The big difference is that while "Heroes" has successfully re-conjured that "Lost" magic in an original way, the poorly thought-out imitation "Jericho" smells like desperation — like the unpopular girl at school who suddenly shows up one Monday morning (or in this case Wednesday evening) dressed exactly like the popular girl.

"Jericho" aired in the time slot before "Lost," banking that viewers would rather see something similar on another network than watch what's left of Emmitt Smith's masculinity do the polka while waiting for "Lost" on ABC. As if to underline its dependency on the ABC show, "Jericho," like "Lost," has taken a midseason break, returning to screens in February.

The central mystery of "Jericho" — how and why an apparent holocaust happened — gets hinted at and agonizingly slowly revealed, just like the island-based mysteries on "Lost." Which would be fine, but the "Jericho" characters aren't quite interesting enough to divert our attention in the meantime. "Lost" has some truly fascinating characters and a great flashback device to get us off the island just long enough to get in the characters' heads. But even "Jericho" isn't shameless enough to steal that, relying instead on occasionally hollow action sequences to pass the time between holocaust-related revelations.

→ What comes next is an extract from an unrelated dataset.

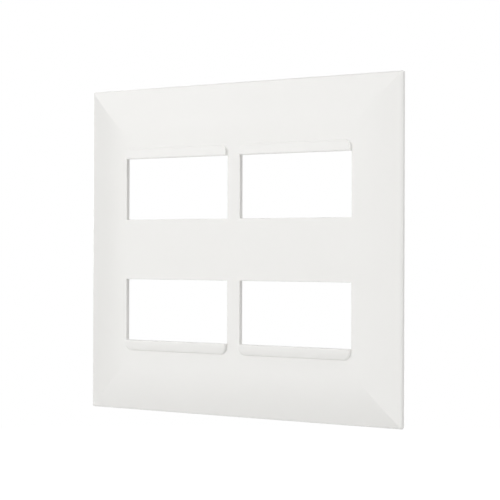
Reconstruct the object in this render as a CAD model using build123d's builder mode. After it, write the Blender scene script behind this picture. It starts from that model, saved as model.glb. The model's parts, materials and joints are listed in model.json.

Not that it's all derivative. The inclusion of Morse code messages in each title sequence is innovative, and maybe once the show is established (the ratings are decent, and CBS didn't waste any time ordering a full season), "Jericho" can follow the example set by NBC's "The Office." That adaptation of the popular British sitcom has developed characters based on, but different from, those in the original. Hopefully "Jericho" will stop mimicking the popular girl long enough to develop its own personality.

"Heroes" already has its own personality. Instead of trying to be the popular girl, the NBC show knows it's the intelligent geek. Unashamedly littered with "Star Trek" and comic book references, and using a muted graphic-novel-style color scheme, it's not brazenly chasing the same audience as "Lost," but it has absorbed several of that show's techniques. Just as "Lost" has shown that flawed characters are more interesting because they have more issues to work through, when the "Heroes" characters aren't developing their powers, they're battling inner demons.

But the most important difference between "Jericho" and "Heroes" isn't on the television screen; it's on the Internet. "Lost" both used and expanded its mythology with innovative online content, all beginning with that intriguing fake Hanso Corporation commercial that led fans to a Web site. "Jericho," wanting the same online presence that "Lost" had, launched the "Beyond Jericho" Webisodes, which were advertised after the first installment of "Jericho." Unfortunately, "Beyond Jericho" lasted only a week. It was concept rather than content, and clearly no one at CBS had thought beyond the initial "We need online stuff" phase. "Heroes," however, boasts weekly online graphic novels that tie in with each episode, as well as a blog by the show's most likeable character, Hiro Nakamura (played by Masi Oka). Both are logical extensions of and perfect companions to the show, expanding the experience for avid fans with extra nuggets.

Just like the unpopular girl in the cool girl's clothes, "Jericho" is an example of how you shouldn't copy the style if you can't match the content, while "Heroes" proves that it's what's inside that counts, especially if you're a big comic-book geek. S

"Heroes" airs Mondays at 9 p.m. on NBC. Past episodes can be watched at www.nbc.com. "Lost" and "Jericho" are on hiatus until February. Episodes of "Lost" can be viewed at www.abcgo.com and "Jericho" at www.cbs.com.